Good question, Linda.  As a totally untrained librarian in a small church, I am trying to catalog and label the books in my church's library.  I rely a lot on worldcat.org to see how other libraries have handled various titles. Here's what I found:

1 - collection:  For your example, some libraries used the first listed author's name, in this case Wiseman.  So if you are using FIC as your category, your label would read FIC WISEMAN (or whatever number of letters you use to designate author's names).  Other libraries used the book title rather than authors' names: FIC AMISH.
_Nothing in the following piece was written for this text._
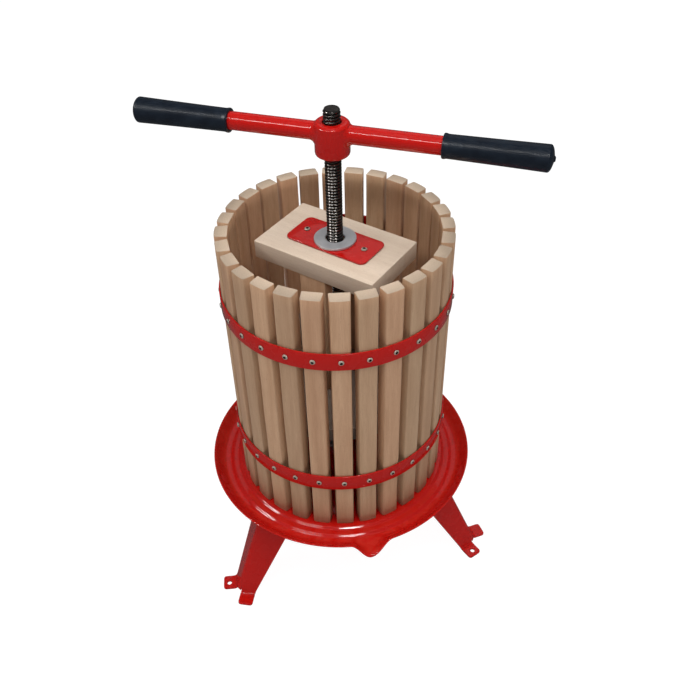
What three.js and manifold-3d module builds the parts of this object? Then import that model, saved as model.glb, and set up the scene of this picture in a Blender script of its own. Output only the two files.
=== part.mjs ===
// Basket wine press: a slatted beech basket standing in a pressed steel tray on three folded legs,
// with a fixed trapezoidal spindle, a stack of press wood around it and a two-armed turning handle.
// Millimetres, +Z up. The floor is z = 0 and the spout points along -Y.

import * as THREE from 'three';
import { mergeVertices } from 'three/addons/utils/BufferGeometryUtils.js';
import Module from 'manifold-3d';

const wasm = await Module();
wasm.setup();

// ---------------------------------------------------------------- driving dimensions

// Two faces that rest on each other stay this far apart.
const GAP = 0.3;

// The spindle stands this far in front of the middle of the footprint, which is the origin.
const AXIS_FORWARD = 15;

const SPINDLE_RADIUS = 10;
const SPINDLE_FOOT = 132;
const SPINDLE_TOP = 711;
const ANCHOR_PLATE = { radius: 45, thickness: 6 };
const SPINDLE_NUT = { acrossFlats: 30, upperHeight: 10, lowerHeight: 16 };

const TRAY_FLOOR = 162.2;
const TRAY_SHEET = 2;
const TRAY_RIM_RADIUS = 192;
const TRAY_RIM_HEIGHT = 170.5;
// Two steps lead down from the floor to the trough: radii where each starts and ends, and its drop.
const TRAY_STEPS = [{ start: 151.6, end: 156.7, drop: 2.6 }, { start: 162.8, end: 168.2, drop: 2.8 }];
const FLANGE_START = 172;
const FLANGE_END = TRAY_RIM_RADIUS - 0.8 * TRAY_SHEET;
const FLANGE_SWEEP = 0.62 * Math.PI;
// The spout pulls the flange out and down, most of all a little to the left of its middle.
const SPOUT_START = 166;
const SPOUT_REACH = 9;
const SPOUT_DROP = 16.8;
const SPOUT_HALF_ANGLE = 9;
const SPOUT_TIP_ANGLE = -1.2;

const LEG_SHEET = 3;
const LEG_FOOT_RADIUS = 223;
const LEG_LEAN = 0.461;
const LEG_FOOT_HALF_WIDTH = 22;
const LEG_WIDENING = 0.145;
const LEG_FOLD_SLOPE = 0.778;
const LEG_TAB_LENGTH = 19.5;
const LEG_TAB_START = 6.5;
const LEG_TAB_CORNER = 4;
const LEG_FLANGE_DEPTH = 12;
const FOOT_HOLE = 3.5;
const FOLD_RELIEF = 5;
const LEG_BOLT_RADIUS = 118.5;
const LEG_BOLT_END = 143;
const LEG_BOLT_SHANK = 4;
const LEG_BOLT_HOLE = 4.4;
const LEG_NUT = { acrossFlats: 13, height: 6.8 };
const LEG_AZIMUTHS = { leg_front_left: -150, leg_front_right: -30, leg_rear: 90 };

const STAVE_COUNT = 28;
const STAVE_BOTTOM = TRAY_FLOOR + GAP;
const STAVE_LENGTH = 395;
const STAVE_OUTER_RADIUS = 147.2;
const STAVE_THICKNESS = 16.5;
const STAVE_OUTER_WIDTH = 23.2;
const STAVE_INNER_WIDTH = 25.2;
const STAVE_CROWN = 0.6;
const FIRST_STAVE_AZIMUTH = -87.8;

const BAND_HEIGHT = 25;
const BAND_THICKNESS = 2;
const BAND_CENTRES = { band_lower: 252, band_upper: 468.8 };

const WOOD_BORE = 13;
const BLOCK_TURN = -46.6;
const BLOCK_LENGTH = 172.5;
const BLOCK_WIDTH = 104.5;
const BLOCK_HEIGHT = 24;
const BLOCK_TOP = 536;
const BLOCK_EASE = 1.2;
const WEAR_PLATE = { length: 116, width: 54, thickness: 2.7, corner: 8.5 };
const WASHER = { outer: 26.25, bore: 12.15, thickness: 3 };
const PLATE_SCREW_SPACING = 84.5;
const PLATE_SCREW_SHANK = 1.8;
const PLATE_SCREW_HOLE = 2.1;
const POST = { width: 38, depth: 16, height: 179.4, setback: 0.75 };
const BOARD = { radius: 127.5, thickness: 20, notch: 19, split: 2 };

const HANDLE_TURN = -29;
const HUB_RADIUS = 20.5;
const HUB_BOTTOM = 655.5;
const HUB_TOP = 695.7;
const BUSH_RADIUS = 14.5;
const BUSH_TOP = 689;
const ARM_HEIGHT = 682;
const ARM_RADIUS = 10.65;
const ARM_BORE = 8.3;
const ARM_END = 241;
// The left arm and its grip reach out this much less than the right ones.
const LEFT_ARM_SHORTER = 4;
const GRIP_START = 126;
const GRIP_END = 247;

const ROUND_SIDES = 24;

// ---------------------------------------------------------------- finishes

const redPaint = new THREE.MeshStandardMaterial({ color: 0xb8161a, roughness: 0.3, metalness: 0.1 });
const beech = new THREE.MeshStandardMaterial({ color: 0xc9a985, roughness: 0.65, metalness: 0 });
const darkSteel = new THREE.MeshStandardMaterial({ color: 0x5a5650, roughness: 0.4, metalness: 0.9 });
const zinc = new THREE.MeshStandardMaterial({ color: 0x9aa0a3, roughness: 0.45, metalness: 0.8 });
const rubber = new THREE.MeshStandardMaterial({ color: 0x1d2125, roughness: 0.7, metalness: 0 });

// ---------------------------------------------------------------- solids

function radians(degrees) {
  return THREE.MathUtils.degToRad(degrees);
}

// A closed three.js geometry as a solid: shared vertices merged and collapsed triangles left out.
function solid(geometry) {
  const bare = geometry.index ? geometry.toNonIndexed() : geometry.clone();
  bare.deleteAttribute('normal');
  bare.deleteAttribute('uv');
  const merged = mergeVertices(bare, 1e-4);
  const corners = merged.index.array;
  const kept = [];
  for (let i = 0; i < corners.length; i += 3) {
    const [a, b, c] = corners.slice(i, i + 3);
    if (a !== b && b !== c && c !== a) kept.push(a, b, c);
  }
  const shell = new wasm.Mesh({
    numProp: 3,
    vertProperties: new Float32Array(merged.attributes.position.array),
    triVerts: new Uint32Array(kept),
  });
  return new wasm.Manifold(shell);
}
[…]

2 - complete book series: these are labeled as any other book of fiction, such as FIC RIVERS.  If the collection is in one volume, catalog it by the collection title: "A Lineage of Grace: Five Stories of Unlikely Women Who Changed Eternity".  If they are in separate volumes, catalog them by their individual titles: "Unveiled: Tamar".  Some library catalogs show the book title with the series title and number in parentheses: "Unvelied: Tamar (The Lineage of Grace Series #1)".  I use colored round stickers at the top of the spine to show the number in the series to help with shelving and also help readers find the next book in the series they're reading.

3 - I handle these the same as complete book series as far as labeling, then indicate the title and series numbers in the catalog: "Love Comes Softly (#1 - 4)". I have a program that sometimes automatically adds the individual titles in a multi-book volume. If it doesn't load automatically, I just indicate the series numbers but don't take the time to list each book individually. 
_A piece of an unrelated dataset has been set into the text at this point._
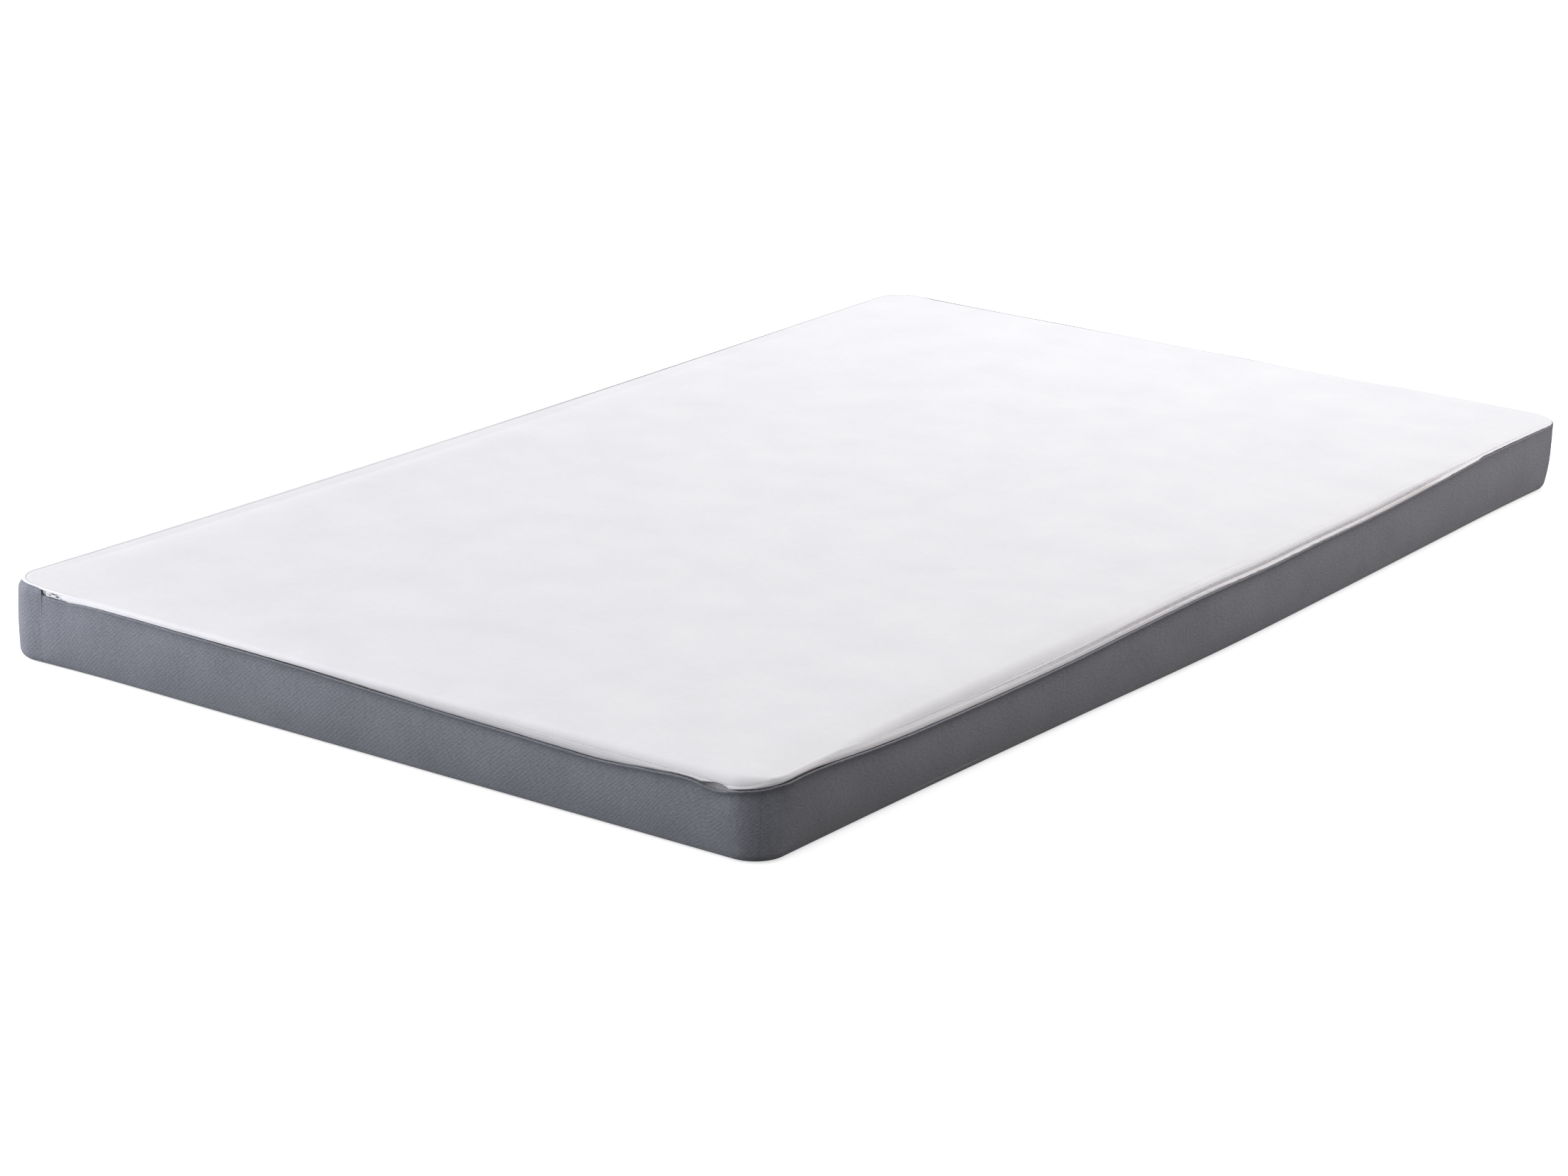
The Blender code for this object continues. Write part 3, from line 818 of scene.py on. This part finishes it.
def wall_depth(rows, t):
    """Depth of the wall from its foot (t 0) to its hem (t 1): a slight swell, then the hem's lean."""
    lean = eased((t - 0.5) / 0.5) * FLAP * flap_share(rows)
    set_in = max(8 * t - 7, 0) ** 2 * through(HEM_SET, rows[:, 3]) * MM
    swell = 1.0 * MM * math.sin(math.pi * min(t * 1.15, 1.0))
    return set_in + puckers(rows, 3, 0.25 * MM) * t**4 - lean - swell


def border_section(rows):
    """From the bottom seam, round the lower edge, up the wall, over the hem and down to the chain."""
    top = hem_line(rows)
    flap = flap_share(rows)
    fold = np.minimum(top, chain_line(rows) + 0.2 * MM + 12 * MM * plain_seam(rows))
    seams = (ZIP_START, FRONT_SEAM, REAR_SEAM, ZIP_END)
    dip = 0.2 * MM * sum(np.exp(-(((rows[:, 3] - s) / (1.2 * MM)) ** 2)) for s in seams)
    section = [(BOTTOM_ROUND + 1.6 * MM, 2.4 * MM), (BOTTOM_ROUND + 1.2 * MM, 0.9 * MM)]
    for i in range(7):
        turn = math.pi / 2 * i / 6
        depth, height = BOTTOM_ROUND * (1 - math.sin(turn)), BOTTOM_ROUND * (1 - math.cos(turn))
        section.append((depth + dip, height + 0.2 * MM))
    wall_top = top - 1.2 * MM
    for t in (0.08, 0.16, 0.25, 0.34, 0.43, 0.52, 0.61, 0.70, 0.79, 0.87, 0.91, 0.94, 0.97, 1.0):
        section.append((dip + wall_depth(rows, t), BOTTOM_ROUND + (wall_top - BOTTOM_ROUND) * t))
    crest = wall_depth(rows, 1.0)
    inset = through(HEM_SET, rows[:, 3]) * MM
    section.append((crest + 0.3 * MM, top - 0.3 * MM))
    section.append((crest + 0.9 * MM, top))
    section.append((crest + (1.8 - 0.05 * flap) * MM, top - (0.1 + 0.3 * flap) * MM))
    section.append((crest * (1 - flap) + (0.15 * flap + 2.3 * (1 - flap)) * MM, fold - 0.2 * MM))
    section.append((inset + 3.1 * MM, fold - 0.4 * MM))
    section.append((inset + 4.6 * MM, fold - 0.9 * MM))
    return section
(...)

Using WorldCat has convinced me that there isn't just one way to do things; oftentimes libraries don't even agree on the Dewey classification, much less how to catalog different types of books. I just try to be logical and consistent, but, as I said, I'm not a trained librarian so please take everything I've said with a grain of salt!

Thank you, Shirley for your thoughtful response. I'm sure other people will also benefit from it. I'll continue to digest all that is said here as I process books.